British ballet dancer

Sarah Gilmour (2 November 1921 - 23 May 2004), was a British ballet dancer, and Ballet Rambert's "leading ballerina of the 1940s". The ODNB notes that she was "acclaimed in the 1940s as second only to Margot Fonteyn among British ballerinas".

==Early life==
Sarah Gilmour was born in Sungai Lembing, Malaya (now Malaysia) on 2 November 1921.

Her father, Colin Gilmour, was the Chief Medical Officer there. Aged four or five, she was sent back to boarding school in London, and only visited her parents every two or three years.

==Career==
Gilmour enrolled at the Rambert School at the age of 12, and her talent was soon recognised by Marie Rambert. She was trained by the choreographer Antony Tudor and the ballerina Tamara Karsavina.
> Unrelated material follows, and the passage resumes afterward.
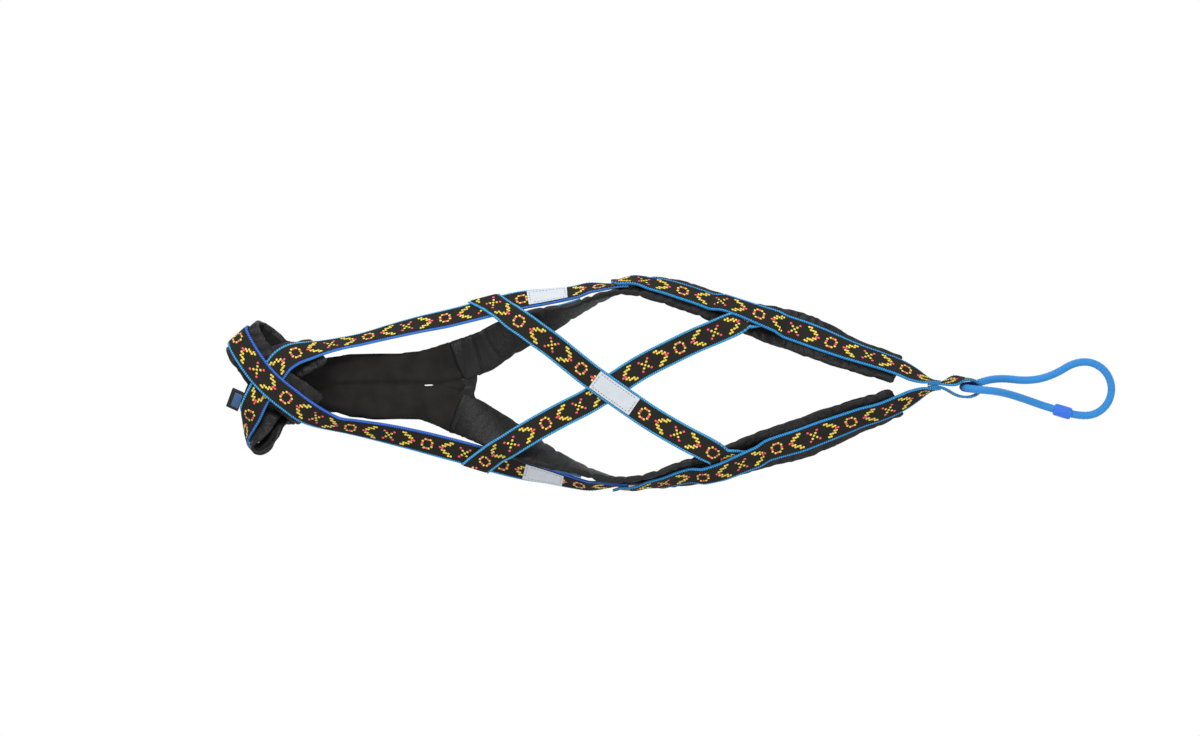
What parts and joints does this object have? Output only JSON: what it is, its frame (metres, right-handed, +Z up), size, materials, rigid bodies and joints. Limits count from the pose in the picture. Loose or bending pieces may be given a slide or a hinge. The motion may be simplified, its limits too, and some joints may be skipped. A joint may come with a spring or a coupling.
{
  "type": "sled dog pulling harness",
  "caption": "X-back pulling harness for a sled dog: padded collar, chest and side bands of webbing with a woven ribbon, crossed back straps and a braided rope loop at the tail.",
  "frame": {"origin": "middle of the harness's bounding box, on the ground it lies on; the tail rope isn't counted", "axes": "+X from the collar to the tail, +Y the dog's right, +Z up from the ground: the harness lies on its belly side"},
  "size_m": [0.8915, 0.2166, 0.0495],
  "materials": {
    "webbing_blue": "matte",
    "ribbon_patterned": "satin",
    "pad_nylon_black": "satin",
    "pad_foam": "matte",
    "fleece_black": "matte",
    "reflective_tape": "satin",
    "tab_black": "matte",
    "tab_blue": "matte",
    "rope_blue": "satin",
    "splice_blue": "satin"
  },
  "bodies": {
    "harness": {"back_over_ribbon": "ribbon_patterned", "back_over_webbing": "webbing_blue", "back_reflector": "reflective_tape", "back_under_ribbon": "ribbon_patterned", "back_under_webbing": "webbing_blue", "chest_gusset": "fleece_black", "chest_pad_foam": "pad_foam", "chest_pad_lining": "fleece_black", "chest_pad_shell": "pad_nylon_black", "left_leg_pad_foam": "pad_foam", "left_leg_pad_lining": "fleece_black", "left_leg_pad_shell": "pad_nylon_black", "left_leg_ribbon": "ribbon_patterned", "left_leg_webbing": "webbing_blue", "left_neck_pad_foam": "pad_foam", "left_neck_pad_lining": "fleece_black", "left_neck_pad_shell": "pad_nylon_black", "left_reflector": "reflective_tape", "left_shoulder_ribbon": "ribbon_patterned", "left_shoulder_webbing": "webbing_blue", "left_side_pad_foam": "pad_foam", "left_side_pad_lining": "fleece_black", "left_side_pad_shell": "pad_nylon_black", "left_side_ribbon": "ribbon_patterned", "left_side_webbing": "webbing_blue", "right_leg_pad_foam": "pad_foam", "right_leg_pad_lining": "fleece_black", "right_leg_pad_shell": "pad_nylon_black", "right_leg_ribbon": "ribbon_patterned", "right_leg_webbing": "webbing_blue", "right_neck_pad_foam": "pad_foam", "right_neck_pad_lining": "fleece_black", "right_neck_pad_shell": "pad_nylon_black", "right_reflector": "reflective_tape", "right_shoulder_ribbon": "ribbon_patterned", "right_shoulder_webbing": "webbing_blue", "right_side_pad_foam": "pad_foam", "right_side_pad_lining": "fleece_black", "right_side_pad_shell": "pad_nylon_black", "right_side_ribbon": "ribbon_patterned", "right_side_webbing": "webbing_blue", "tail_eye_ribbon": "ribbon_patterned", "tail_eye_webbing": "webbing_blue"},
    "tail_rope": {"tail_rope": "rope_blue", "tail_rope_splice": "splice_blue"},
    "label_tab": {"label_tab": "tab_black", "label_panel": "tab_blue"}
  },
  "joints": [
    {"name": "tail_loop_lift", "type": "hinge", "parent": "harness", "child": "tail_rope", "pos_m": [0.37705, -0.00484, 0.02217], "axis": [0, -1, 0], "range_deg": [0, 70]},
    {"name": "label_tab_fold", "type": "hinge", "parent": "harness", "child": "label_tab", "pos_m": [-0.35925, -0.01838, 0.03962], "axis": [-0.3429, -0.8718, -0.35], "range_deg": [-45, 70]}
  ]
}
She was in the original cast of the 1934 ballet Bar aux Folies-Bergère by Ballet Rambert, alongside Alicia Markova, Frederick Ashton, Pearl Argyle, Diana Gould, Elisabeth Schooling and Leslie Edwards Her first important role created specifically by her was the title role of Andrée Howard's 1939 Lady into Fox. It became the role with which she was most closely associated. Howard was unable to dance the part herself due to illness, and Marie Rambert suggested Gilmour. Helped by extensive coaching and Nadia Benois' costume designs, she successfully conveyed the transformation from Mrs Tebrick into a wild vixen.
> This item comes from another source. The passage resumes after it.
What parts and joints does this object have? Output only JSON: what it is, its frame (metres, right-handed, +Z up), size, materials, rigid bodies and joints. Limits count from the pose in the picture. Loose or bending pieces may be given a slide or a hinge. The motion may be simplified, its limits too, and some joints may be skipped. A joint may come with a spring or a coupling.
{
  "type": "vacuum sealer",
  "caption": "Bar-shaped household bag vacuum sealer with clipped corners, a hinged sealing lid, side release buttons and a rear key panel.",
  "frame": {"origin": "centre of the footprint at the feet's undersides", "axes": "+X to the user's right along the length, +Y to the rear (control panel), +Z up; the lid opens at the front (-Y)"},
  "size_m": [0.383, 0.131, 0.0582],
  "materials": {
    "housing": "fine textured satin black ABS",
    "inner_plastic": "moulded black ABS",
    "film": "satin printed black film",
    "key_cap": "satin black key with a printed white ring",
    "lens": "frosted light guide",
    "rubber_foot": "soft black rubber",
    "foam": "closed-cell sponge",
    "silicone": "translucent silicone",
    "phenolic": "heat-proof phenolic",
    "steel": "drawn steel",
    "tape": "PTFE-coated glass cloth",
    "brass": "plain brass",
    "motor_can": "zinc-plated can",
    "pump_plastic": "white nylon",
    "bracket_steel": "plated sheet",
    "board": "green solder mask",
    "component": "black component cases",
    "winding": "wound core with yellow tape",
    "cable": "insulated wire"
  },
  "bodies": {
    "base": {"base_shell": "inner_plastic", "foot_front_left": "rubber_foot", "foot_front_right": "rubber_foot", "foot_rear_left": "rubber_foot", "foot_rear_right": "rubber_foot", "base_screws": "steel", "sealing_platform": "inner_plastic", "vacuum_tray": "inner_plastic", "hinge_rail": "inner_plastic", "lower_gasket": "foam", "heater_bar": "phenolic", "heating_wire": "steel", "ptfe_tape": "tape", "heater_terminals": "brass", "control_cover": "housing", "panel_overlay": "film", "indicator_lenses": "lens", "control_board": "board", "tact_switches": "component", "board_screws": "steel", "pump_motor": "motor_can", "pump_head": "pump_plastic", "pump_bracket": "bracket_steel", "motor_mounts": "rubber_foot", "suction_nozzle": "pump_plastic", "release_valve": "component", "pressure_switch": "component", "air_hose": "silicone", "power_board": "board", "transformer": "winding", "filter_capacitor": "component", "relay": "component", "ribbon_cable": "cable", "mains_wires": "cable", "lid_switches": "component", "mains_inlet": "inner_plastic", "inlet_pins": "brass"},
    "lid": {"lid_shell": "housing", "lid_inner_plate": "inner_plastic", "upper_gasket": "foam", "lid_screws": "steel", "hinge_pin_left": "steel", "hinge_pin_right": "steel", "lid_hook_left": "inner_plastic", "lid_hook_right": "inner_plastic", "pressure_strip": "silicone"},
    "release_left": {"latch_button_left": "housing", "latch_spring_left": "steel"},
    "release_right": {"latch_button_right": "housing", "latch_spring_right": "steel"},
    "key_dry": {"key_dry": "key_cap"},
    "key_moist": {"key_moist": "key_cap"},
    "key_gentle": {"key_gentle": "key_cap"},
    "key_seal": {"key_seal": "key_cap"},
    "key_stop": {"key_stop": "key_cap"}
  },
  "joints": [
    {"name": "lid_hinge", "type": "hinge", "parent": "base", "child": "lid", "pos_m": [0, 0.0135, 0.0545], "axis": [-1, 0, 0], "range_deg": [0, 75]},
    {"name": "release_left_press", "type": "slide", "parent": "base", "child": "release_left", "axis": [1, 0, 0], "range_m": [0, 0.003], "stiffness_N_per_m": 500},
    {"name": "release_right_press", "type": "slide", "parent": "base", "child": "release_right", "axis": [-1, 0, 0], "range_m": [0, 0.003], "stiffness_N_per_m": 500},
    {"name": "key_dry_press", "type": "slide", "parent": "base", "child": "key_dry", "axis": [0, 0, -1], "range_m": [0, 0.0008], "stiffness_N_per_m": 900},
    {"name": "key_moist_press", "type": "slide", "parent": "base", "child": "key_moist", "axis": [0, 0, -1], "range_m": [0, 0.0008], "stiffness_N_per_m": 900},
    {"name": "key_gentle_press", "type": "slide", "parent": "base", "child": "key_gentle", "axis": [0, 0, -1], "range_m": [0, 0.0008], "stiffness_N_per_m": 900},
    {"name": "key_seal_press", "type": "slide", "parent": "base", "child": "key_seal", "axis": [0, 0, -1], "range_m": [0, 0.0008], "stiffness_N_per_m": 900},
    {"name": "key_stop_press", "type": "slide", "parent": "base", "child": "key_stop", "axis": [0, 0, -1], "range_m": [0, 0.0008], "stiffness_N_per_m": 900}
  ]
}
Ballet Rambert toured Australia from 1947 to 1949. Originally scheduled for six months, it extended to 18, due to the absence of bookings back home and the ending of their Arts Council funding. Marie Rambert considered moving the company there permanently. Gilmour was one of several dancers who decided to stay on in Australia. Another was (later Dame) Margaret Scott, who considered Gilmour's first act of Giselle the greatest ever.
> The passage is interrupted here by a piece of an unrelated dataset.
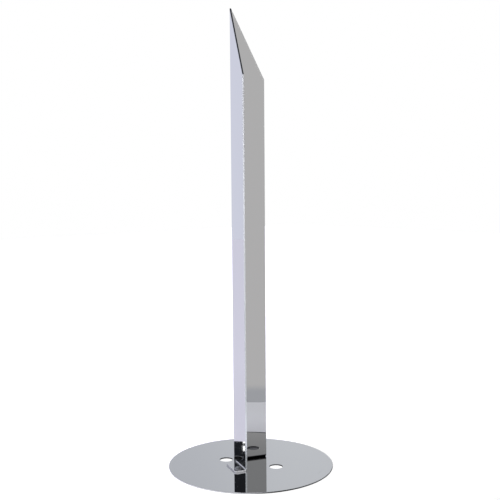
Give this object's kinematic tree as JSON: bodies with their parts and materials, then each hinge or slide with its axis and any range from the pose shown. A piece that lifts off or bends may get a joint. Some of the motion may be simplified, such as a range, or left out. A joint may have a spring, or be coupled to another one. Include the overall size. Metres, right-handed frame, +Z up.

Gilmour returned to London briefly in 1952. Her final performances were in December 1952 at the Lyric Theatre, Hammersmith, in Walter Gore's Confessional.

==Roles created==
- Maria in Cross-Garter'd (Wendy Toye, 1937)
- Silvia Tebrick in Lady Into Fox (Andrée Howard, 1939)
- Anguished girl of Confessional (Walter Gore, 1941), based on the Browning poem
- Winter Night (Walter Gore, 1948)

==Other roles==
- Granddaughter in Cap over Mill
- Peter in Peter and the Wolf
- Le Boxing
- Czernyana
- Gala Performance

==Personal life==
For some years in the 1940s, she was in a relationship with choreographer Walter Gore. In 1949, she married Dr Allan Wynn (he died in 1987), and they had two sons and one daughter together. They moved to London in 1970, and in 1997 Sally Gilmour, now a widow suffering Alzheimer's disease, returned to Australia.

Gilmour died in Sydney, Australia on 23 May 2004, aged 82.